In 1955 Carl Jung wrote about how the wheel of time cannot be turned back. ‘Things, however, can be destroyed and renewed. This is extremely dangerous, but the signs of our times are dangerous too. If there was ever a truly apocalyptic era, it is ours. God has put the means for a universal holocaust into the hands of men.’ Jung was referring here to nuclear warfare. Whilst the bombing of Hiroshima and Nagasaki is now 75 years ago the threat remains, with even more missiles with greater capabilities, and perhaps a diminishing awareness of the total destruction and horror of it all.
Jung describes how pessimistic he is about the future and the darkness of knowing about this level of destruction: ‘My thoughts about “this world” … are not enjoyable. The drive of the unconscious towards mass murder on a global scale is not exactly a cheering prospect.’ Taking the long view Jung comments how transitions between the aeons always seem to have been melancholy and despairing times, and now we are moving into Aquarius and here Jung quotes from the Sibylline Oracles: ‘Aquarius inflames the savage forces of Lucifer’. He jokes that this could be a case of senile pessimism if he had not seen the evidence of nuclear weapons, and the unconscious drive towards ‘the great genocide’.
The destruction of nature and the habitats of our fellow creatures is also another form of this unconscious desire for destruction, but there is always the opposite too which is creativity, and this is an energy towards life and living. Jung would say that both have to be in balance and perhaps the current difficult times are forcing us to see differently how we might live.
We are he says also irresistibly attracted to God who invites our creativity. ‘I would feel it the most heinous sin were I to offer any resistance to this compelling force. I feel it is God’s will that I should exercise the gift of thinking which has been vouchsafed to me. Therefore I put my thinking at his service…’

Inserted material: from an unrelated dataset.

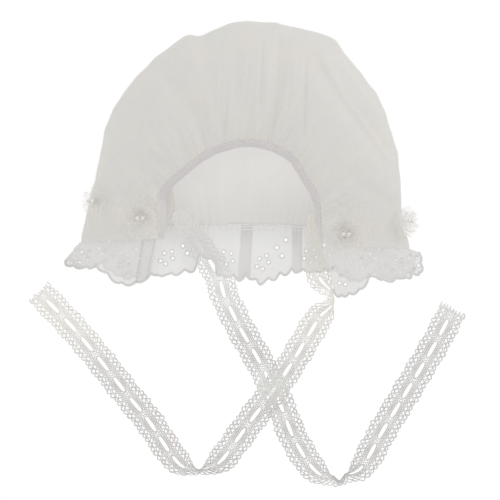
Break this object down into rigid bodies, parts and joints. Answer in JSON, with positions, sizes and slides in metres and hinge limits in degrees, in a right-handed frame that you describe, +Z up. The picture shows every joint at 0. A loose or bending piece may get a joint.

Jung’s thinking was about the integration of the shadow, in other words owning the destructiveness both individually and collectively, bringing the dark destructiveness into the light. The psyche – the unconscious –is not man made, but is part of the divinely created nature which for Jung includes evil and destruction. The aim is not to deny this and so find a false goodness or perfection, but rather for completeness or wholeness, Jung called this individuation.
‘In so far as God is wholeness himself, himself whole and holy, man [and woman] attains … wholeness only in God, that is in self-completeness, which in turn they attain only by submitting to God’s will … For me the state of human wholeness is one of “completeness” and not of “perfection”, an expression like “holiness,” I tend to avoid.’